Akan tetapi, lanjut Asrorun Ni’am, kalau menjadikan tema politik di dalam kehidupan beragama yang memang dianjurkan dalam Islam, hal itu sudah sewajarnya dilakukan.
"Misalnya, di dalam pengajian memberikan penjelasan bagaimana tanggung jawab umat Islam di dalam merawat negara NKRI. Bagaimana tanggung jawab umat Islam untuk berpartisipasi dalam bernegara, pemilu. Bagaimana umat Islam memilih pemimpin yang jujur, yang berkompeten dan amanah itu bagian dari agama," katanya.
Asrorun Ni’am juga mengungkapkan, ketika berbincang soal masalah politik dalam koridor keagamaan bukan hanya boleh, tapi diharuskan. "Karena Islam tidak memisahkan politik keumatan. Fenomena ini yang kami bahas jelang pilkada," katanya.
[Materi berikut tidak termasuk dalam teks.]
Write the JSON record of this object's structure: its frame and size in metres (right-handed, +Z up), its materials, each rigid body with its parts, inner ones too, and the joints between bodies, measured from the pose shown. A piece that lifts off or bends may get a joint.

Hal yang perlu dipahami adalah, kata Asrorun Ni’am, Islam memiliki aturan-aturan terkait dengan politik. Dalam kehidupan beragama, Islam tidak memisahkan antara agama dan politik.
"Agama harus jadi kaidah penuntun di dalam kehidupan politik kenegaraan, di dalam kehidupan berbangsa dan bernegara. Termasuk di dalamnya adalah kegiatan politik. Akan tetapi, kalau mengatasnamakan agama untuk kepentingan politik praktis tentu ini harus dikoreksi. Agama tidak boleh dijadikan sekadar justifikasi untuk meraih tujuan politik sesaat," tegasnya.
Kampanye di masjid
Ketika disinggung soal kampanye di dalam masjid, Asrorun Ni’am mengungkapkan masjid adalah pranata keagamaan dan agama Islam tidak melarang untuk bicara politik. "Bukan sekadar tidak melarang, tapi Islam memiliki aturan soal masalah politik, bagaimana cara memilih pemimpin itu kan bagian dari instrumen politik dan Islam mengatur. Kalau di masjid ngomong bagaimana cara memilih pemimpin yang baik, itu bukan hanya dianjurkan tapi itu bagian dari ajaran agama," katanya.
"Akan tetapi tidak pada politik praktis. Ada aturan kenegaraan, ada aturan yang harus dijaga. Kampanye tidak boleh di tempat-tempat tertentu salah satunya di tempat ibadah," tuturnya.